▶ What this task involves:
Print the data exactly as it is given, please.

▶ Stored data:
** begin **

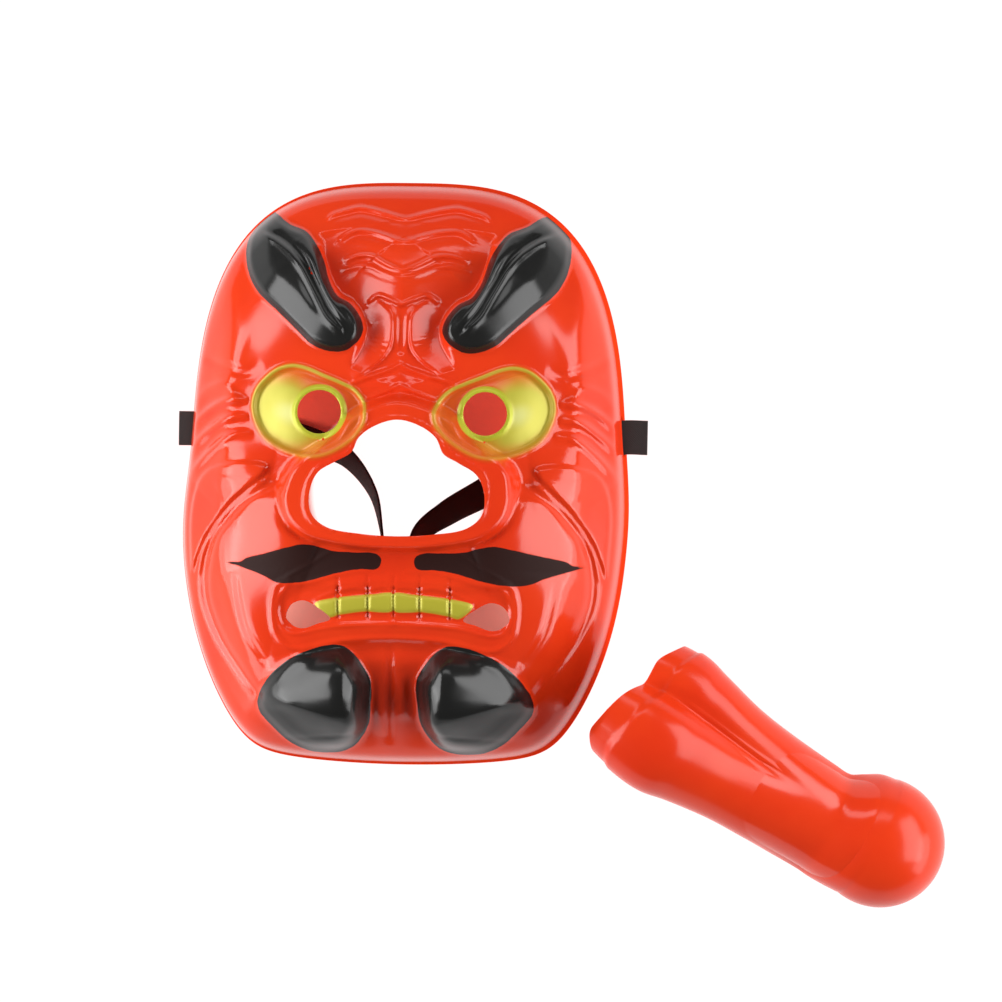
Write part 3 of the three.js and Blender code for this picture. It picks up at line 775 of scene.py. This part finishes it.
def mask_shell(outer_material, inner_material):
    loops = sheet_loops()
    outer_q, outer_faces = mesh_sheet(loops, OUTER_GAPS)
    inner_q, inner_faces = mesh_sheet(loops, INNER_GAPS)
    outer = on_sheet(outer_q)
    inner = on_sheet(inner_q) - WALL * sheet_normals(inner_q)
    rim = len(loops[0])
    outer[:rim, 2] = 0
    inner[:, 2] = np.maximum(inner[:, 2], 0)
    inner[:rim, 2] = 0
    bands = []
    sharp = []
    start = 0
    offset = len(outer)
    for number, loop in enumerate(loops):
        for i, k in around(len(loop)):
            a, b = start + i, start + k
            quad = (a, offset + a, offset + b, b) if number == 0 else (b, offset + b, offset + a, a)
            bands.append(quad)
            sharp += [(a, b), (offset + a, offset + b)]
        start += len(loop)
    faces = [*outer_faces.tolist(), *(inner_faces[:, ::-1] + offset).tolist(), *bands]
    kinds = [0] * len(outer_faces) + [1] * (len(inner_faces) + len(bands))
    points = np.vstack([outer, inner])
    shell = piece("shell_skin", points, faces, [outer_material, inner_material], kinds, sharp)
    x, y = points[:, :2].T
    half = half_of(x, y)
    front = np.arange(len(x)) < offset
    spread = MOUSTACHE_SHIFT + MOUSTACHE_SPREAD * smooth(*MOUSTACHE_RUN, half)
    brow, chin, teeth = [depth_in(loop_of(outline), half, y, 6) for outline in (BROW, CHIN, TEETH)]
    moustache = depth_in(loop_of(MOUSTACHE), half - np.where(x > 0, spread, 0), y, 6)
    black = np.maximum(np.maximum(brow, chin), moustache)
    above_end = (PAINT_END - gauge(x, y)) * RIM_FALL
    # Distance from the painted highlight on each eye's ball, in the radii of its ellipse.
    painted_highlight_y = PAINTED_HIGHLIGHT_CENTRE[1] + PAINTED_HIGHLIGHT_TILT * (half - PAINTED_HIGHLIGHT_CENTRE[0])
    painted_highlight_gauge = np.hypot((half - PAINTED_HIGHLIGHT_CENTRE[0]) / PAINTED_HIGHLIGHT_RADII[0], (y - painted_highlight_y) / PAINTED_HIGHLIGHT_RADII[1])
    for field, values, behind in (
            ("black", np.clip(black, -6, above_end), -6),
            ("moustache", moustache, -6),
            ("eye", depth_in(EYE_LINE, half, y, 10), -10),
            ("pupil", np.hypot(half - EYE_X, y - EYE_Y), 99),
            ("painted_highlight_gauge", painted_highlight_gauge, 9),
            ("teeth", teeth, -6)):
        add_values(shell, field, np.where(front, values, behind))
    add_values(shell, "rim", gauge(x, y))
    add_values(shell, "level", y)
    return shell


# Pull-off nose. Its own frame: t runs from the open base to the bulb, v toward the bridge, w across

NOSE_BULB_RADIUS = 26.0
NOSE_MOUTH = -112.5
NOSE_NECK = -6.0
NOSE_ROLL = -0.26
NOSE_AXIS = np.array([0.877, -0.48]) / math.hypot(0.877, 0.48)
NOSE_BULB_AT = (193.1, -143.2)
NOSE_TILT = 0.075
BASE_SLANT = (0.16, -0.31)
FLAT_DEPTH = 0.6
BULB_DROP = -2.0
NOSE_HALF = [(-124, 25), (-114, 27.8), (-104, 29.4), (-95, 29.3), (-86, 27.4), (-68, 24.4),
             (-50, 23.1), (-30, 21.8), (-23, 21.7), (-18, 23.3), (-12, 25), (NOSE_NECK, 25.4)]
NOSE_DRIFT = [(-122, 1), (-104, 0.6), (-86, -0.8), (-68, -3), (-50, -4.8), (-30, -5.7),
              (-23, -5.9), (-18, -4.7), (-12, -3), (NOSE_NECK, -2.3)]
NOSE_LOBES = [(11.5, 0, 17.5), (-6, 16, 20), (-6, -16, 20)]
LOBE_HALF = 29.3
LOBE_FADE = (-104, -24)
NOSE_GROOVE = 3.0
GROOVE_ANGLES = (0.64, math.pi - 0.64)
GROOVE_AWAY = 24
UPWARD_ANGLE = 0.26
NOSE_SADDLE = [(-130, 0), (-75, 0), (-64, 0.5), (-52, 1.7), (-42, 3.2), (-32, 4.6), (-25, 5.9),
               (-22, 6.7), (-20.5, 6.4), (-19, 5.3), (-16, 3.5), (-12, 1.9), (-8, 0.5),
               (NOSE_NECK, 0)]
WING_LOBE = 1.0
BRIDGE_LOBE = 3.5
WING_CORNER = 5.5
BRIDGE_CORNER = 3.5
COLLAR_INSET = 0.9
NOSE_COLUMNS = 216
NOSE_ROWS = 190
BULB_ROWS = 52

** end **

▶ Complete response:
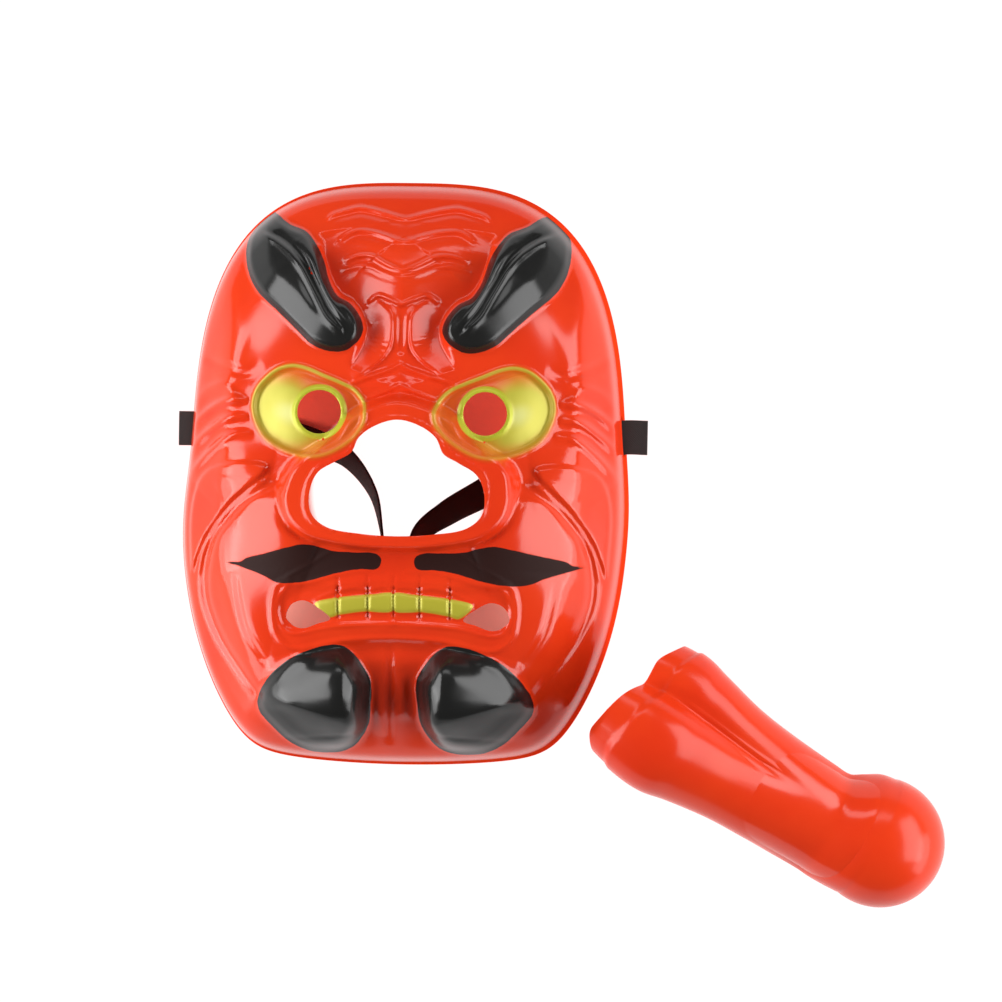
Write part 3 of the three.js and Blender code for this picture. It picks up at line 775 of scene.py. This part finishes it.
def mask_shell(outer_material, inner_material):
    loops = sheet_loops()
    outer_q, outer_faces = mesh_sheet(loops, OUTER_GAPS)
    inner_q, inner_faces = mesh_sheet(loops, INNER_GAPS)
    outer = on_sheet(outer_q)
    inner = on_sheet(inner_q) - WALL * sheet_normals(inner_q)
    rim = len(loops[0])
    outer[:rim, 2] = 0
    inner[:, 2] = np.maximum(inner[:, 2], 0)
    inner[:rim, 2] = 0
    bands = []
    sharp = []
    start = 0
    offset = len(outer)
    for number, loop in enumerate(loops):
        for i, k in around(len(loop)):
            a, b = start + i, start + k
            quad = (a, offset + a, offset + b, b) if number == 0 else (b, offset + b, offset + a, a)
            bands.append(quad)
            sharp += [(a, b), (offset + a, offset + b)]
        start += len(loop)
    faces = [*outer_faces.tolist(), *(inner_faces[:, ::-1] + offset).tolist(), *bands]
    kinds = [0] * len(outer_faces) + [1] * (len(inner_faces) + len(bands))
    points = np.vstack([outer, inner])
    shell = piece("shell_skin", points, faces, [outer_material, inner_material], kinds, sharp)
    x, y = points[:, :2].T
    half = half_of(x, y)
    front = np.arange(len(x)) < offset
    spread = MOUSTACHE_SHIFT + MOUSTACHE_SPREAD * smooth(*MOUSTACHE_RUN, half)
    brow, chin, teeth = [depth_in(loop_of(outline), half, y, 6) for outline in (BROW, CHIN, TEETH)]
    moustache = depth_in(loop_of(MOUSTACHE), half - np.where(x > 0, spread, 0), y, 6)
    black = np.maximum(np.maximum(brow, chin), moustache)
    above_end = (PAINT_END - gauge(x, y)) * RIM_FALL
    # Distance from the painted highlight on each eye's ball, in the radii of its ellipse.
    painted_highlight_y = PAINTED_HIGHLIGHT_CENTRE[1] + PAINTED_HIGHLIGHT_TILT * (half - PAINTED_HIGHLIGHT_CENTRE[0])
    painted_highlight_gauge = np.hypot((half - PAINTED_HIGHLIGHT_CENTRE[0]) / PAINTED_HIGHLIGHT_RADII[0], (y - painted_highlight_y) / PAINTED_HIGHLIGHT_RADII[1])
    for field, values, behind in (
            ("black", np.clip(black, -6, above_end), -6),
            ("moustache", moustache, -6),
            ("eye", depth_in(EYE_LINE, half, y, 10), -10),
            ("pupil", np.hypot(half - EYE_X, y - EYE_Y), 99),
            ("painted_highlight_gauge", painted_highlight_gauge, 9),
            ("teeth", teeth, -6)):
        add_values(shell, field, np.where(front, values, behind))
    add_values(shell, "rim", gauge(x, y))
    add_values(shell, "level", y)
    return shell


# Pull-off nose. Its own frame: t runs from the open base to the bulb, v toward the bridge, w across

NOSE_BULB_RADIUS = 26.0
NOSE_MOUTH = -112.5
NOSE_NECK = -6.0
NOSE_ROLL = -0.26
NOSE_AXIS = np.array([0.877, -0.48]) / math.hypot(0.877, 0.48)
NOSE_BULB_AT = (193.1, -143.2)
NOSE_TILT = 0.075
BASE_SLANT = (0.16, -0.31)
FLAT_DEPTH = 0.6
BULB_DROP = -2.0
NOSE_HALF = [(-124, 25), (-114, 27.8), (-104, 29.4), (-95, 29.3), (-86, 27.4), (-68, 24.4),
             (-50, 23.1), (-30, 21.8), (-23, 21.7), (-18, 23.3), (-12, 25), (NOSE_NECK, 25.4)]
NOSE_DRIFT = [(-122, 1), (-104, 0.6), (-86, -0.8), (-68, -3), (-50, -4.8), (-30, -5.7),
              (-23, -5.9), (-18, -4.7), (-12, -3), (NOSE_NECK, -2.3)]
NOSE_LOBES = [(11.5, 0, 17.5), (-6, 16, 20), (-6, -16, 20)]
LOBE_HALF = 29.3
LOBE_FADE = (-104, -24)
NOSE_GROOVE = 3.0
GROOVE_ANGLES = (0.64, math.pi - 0.64)
GROOVE_AWAY = 24
UPWARD_ANGLE = 0.26
NOSE_SADDLE = [(-130, 0), (-75, 0), (-64, 0.5), (-52, 1.7), (-42, 3.2), (-32, 4.6), (-25, 5.9),
               (-22, 6.7), (-20.5, 6.4), (-19, 5.3), (-16, 3.5), (-12, 1.9), (-8, 0.5),
               (NOSE_NECK, 0)]
WING_LOBE = 1.0
BRIDGE_LOBE = 3.5
WING_CORNER = 5.5
BRIDGE_CORNER = 3.5
COLLAR_INSET = 0.9
NOSE_COLUMNS = 216
NOSE_ROWS = 190
BULB_ROWS = 52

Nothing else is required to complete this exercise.